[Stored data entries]

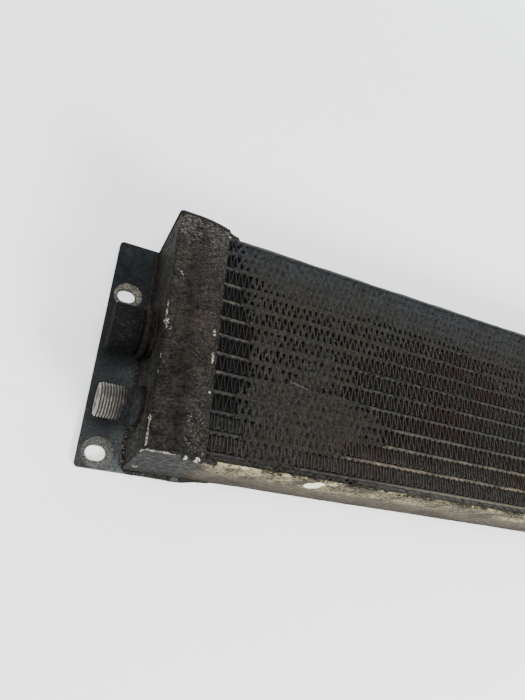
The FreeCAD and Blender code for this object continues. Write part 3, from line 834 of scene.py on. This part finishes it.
def threaded_stub():
    """Small port: a real 14 per inch thread, a neck and an open oil way."""
    tip, root = stub_low.x, stub_high.x
    wall = -HALF_TANK_X
    neck_start = wall - 5 * MM
    major = 11.1 * MM
    bore = 8 * MM
    segments = 120
    turn = np.linspace(0, 1, segments, endpoint=False)
    thread_x = np.linspace(tip, neck_start, 230)
    phase = (thread_x[:, None] - tip) / THREAD_PITCH - turn[None]
    saw = np.abs((phase % 1.0) - 0.5) * 2
    cut = np.clip((saw - 0.12) / 0.76, 0, 1)
    start = ease(thread_x, tip, tip + 1.2 * MM)
    run_out = 1 - ease(thread_x, neck_start - 2.5 * MM, neck_start - 0.3 * MM)
    depth = THREAD_DEPTH * (1 - cut) * (start * run_out)[:, None]
    chamfer = 1 * MM * (1 - np.clip((thread_x - tip) / (1 * MM), 0, 1))
    outside = major - depth - chamfer[:, None]
    crests = turned(thread_x, np.full(len(thread_x), major), STUB_Y, PORT_Z, segments)
    outside = outside - 0.1 * MM * np.clip(wobble(crests, 3, 5), 0, 1)
    neck = [(neck_start, 12.1 * MM), (neck_start + 0.5 * MM, 12.5 * MM), (wall, 12.5 * MM),
            (wall + 0.1 * MM, major), (root, major), (root, bore), (tip, bore),
            (tip, bore + 0.9 * MM)]
    stations = np.concatenate([thread_x, [x for x, _ in neck]])
    radii = np.concatenate([outside, np.repeat([[r] for _, r in neck], segments, 1)])
    points, faces = ring_solid(turned(stations, radii, STUB_Y, PORT_Z, segments))
    # The groove depth goes into the 'dust' field, which the thread's material paints as shade.
    groove = np.zeros(radii.shape)
    groove[:len(thread_x)] = depth / THREAD_DEPTH
    make_piece(
        "stub_thread", points, faces, THREAD_STEEL, "bare_thread", ["threaded_stub"], crease=50,
        dust=groove.ravel())
    collar_weld("weld_stub", STUB_Y, 12.4 * MM, 1.5 * MM, 91)


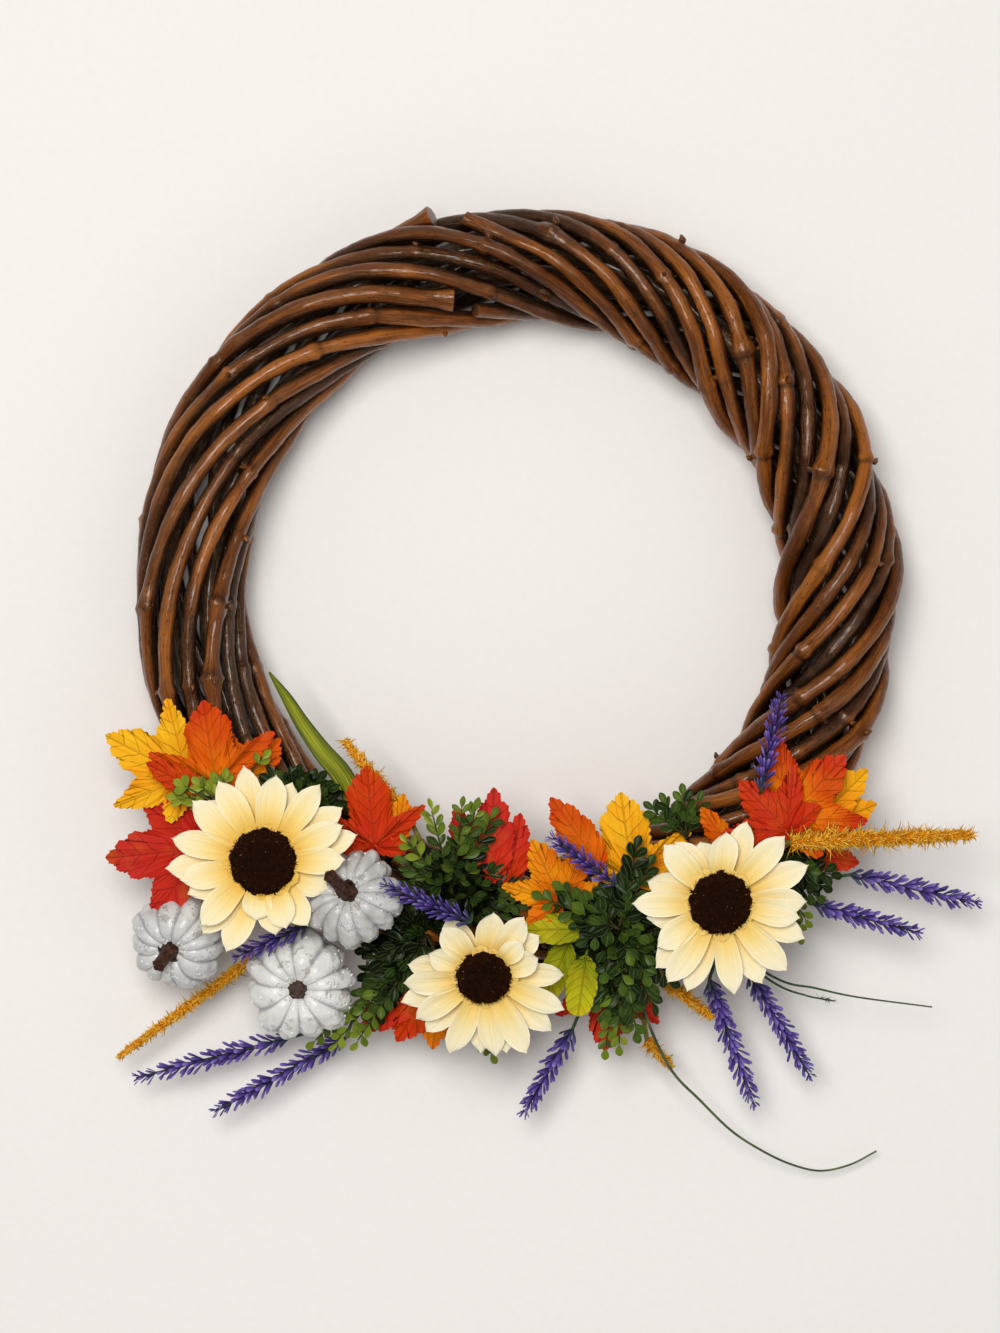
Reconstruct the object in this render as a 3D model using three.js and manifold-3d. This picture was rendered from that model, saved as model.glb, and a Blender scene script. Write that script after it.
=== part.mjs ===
// Vine wreath: a ring of wound grapevine with an autumn arrangement along its lower edge.
// It lies on its back. Millimetres, +Z up, +Y towards the top of the wreath.
// Places are given from the middle of the ring's hole, and the whole is centred at the end.

import * as THREE from "three";
import { mergeVertices } from "three/addons/utils/BufferGeometryUtils.js";
import Module from "manifold-3d";

const wasm = await Module();
wasm.setup();

// Where the middle of the hole lies when the whole is centred
const RING_CENTRE = [-14.3, 54.64, 0];

// Ring of vines
const RING_RADIUS = 169.5;
const RING_HEIGHT = 30;
const OUTER_VINES = 13;
const OUTER_REACH = 25.3;
const OUTER_TURNS = 3;
const OUTER_SIDES = 5;
const INNER_VINES = 2;
const INNER_REACH = 11;
const INNER_TURNS = 1;
const INNER_SIDES = 4;
const INNER_VINE_RADIUS = 6;
const THINNEST_VINE = 4.3;
const THICKEST_VINE = 5.6;
const VINE_STEPS = 33;
const TWIST_SWING = 0.5;
const FASTEST_TWIST = THREE.MathUtils.degToRad(15);
const FIRST_PHASE = THREE.MathUtils.degToRad(163.5);
const BOTTOM_STEP = Math.round(VINE_STEPS * 0.75);
const VINE_GAP = 0.5;
const JOINT_SWELL = 1.13;
const FLOOR_SINK = 1.4;
const SETTLING_ROUNDS = 160;
// The vines whose cut ends show at the upper left, and the step round the ring where each starts
const SEEN_ENDS = { 0: 11, 9: 11 };
// Knots on the front: place across and up, and how much the nearest vine swells there
const KNOTS = [
  [-167, -32, 1.5], [131, 117, 1.4], [35, 190, 1.3], [-144, -8, 1.35], [154, 68, 1.3], [-192, -16, 1.35],
];

// Fit and thickness shared by the pieces
const SEAT_GAP = 0.4;
const CLEARANCE = 0.35;
const BLADE = 0.8;
const PETAL = 0.8;
const WIRE_RADIUS = 0.8;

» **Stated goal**
Print the lines above, unchanged, from the start of the records to the line with "1.5 * MM, 91)", including that final line.

» **Output of the task**
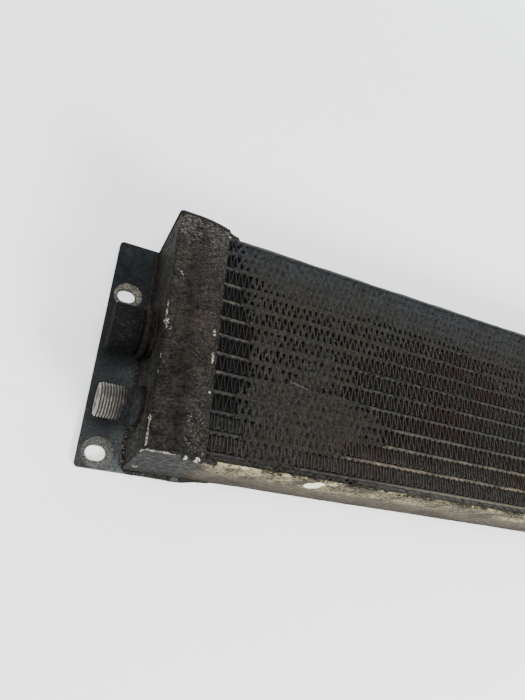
The FreeCAD and Blender code for this object continues. Write part 3, from line 834 of scene.py on. This part finishes it.
def threaded_stub():
    """Small port: a real 14 per inch thread, a neck and an open oil way."""
    tip, root = stub_low.x, stub_high.x
    wall = -HALF_TANK_X
    neck_start = wall - 5 * MM
    major = 11.1 * MM
    bore = 8 * MM
    segments = 120
    turn = np.linspace(0, 1, segments, endpoint=False)
    thread_x = np.linspace(tip, neck_start, 230)
    phase = (thread_x[:, None] - tip) / THREAD_PITCH - turn[None]
    saw = np.abs((phase % 1.0) - 0.5) * 2
    cut = np.clip((saw - 0.12) / 0.76, 0, 1)
    start = ease(thread_x, tip, tip + 1.2 * MM)
    run_out = 1 - ease(thread_x, neck_start - 2.5 * MM, neck_start - 0.3 * MM)
    depth = THREAD_DEPTH * (1 - cut) * (start * run_out)[:, None]
    chamfer = 1 * MM * (1 - np.clip((thread_x - tip) / (1 * MM), 0, 1))
    outside = major - depth - chamfer[:, None]
    crests = turned(thread_x, np.full(len(thread_x), major), STUB_Y, PORT_Z, segments)
    outside = outside - 0.1 * MM * np.clip(wobble(crests, 3, 5), 0, 1)
    neck = [(neck_start, 12.1 * MM), (neck_start + 0.5 * MM, 12.5 * MM), (wall, 12.5 * MM),
            (wall + 0.1 * MM, major), (root, major), (root, bore), (tip, bore),
            (tip, bore + 0.9 * MM)]
    stations = np.concatenate([thread_x, [x for x, _ in neck]])
    radii = np.concatenate([outside, np.repeat([[r] for _, r in neck], segments, 1)])
    points, faces = ring_solid(turned(stations, radii, STUB_Y, PORT_Z, segments))
    # The groove depth goes into the 'dust' field, which the thread's material paints as shade.
    groove = np.zeros(radii.shape)
    groove[:len(thread_x)] = depth / THREAD_DEPTH
    make_piece(
        "stub_thread", points, faces, THREAD_STEEL, "bare_thread", ["threaded_stub"], crease=50,
        dust=groove.ravel())
    collar_weld("weld_stub", STUB_Y, 12.4 * MM, 1.5 * MM, 91)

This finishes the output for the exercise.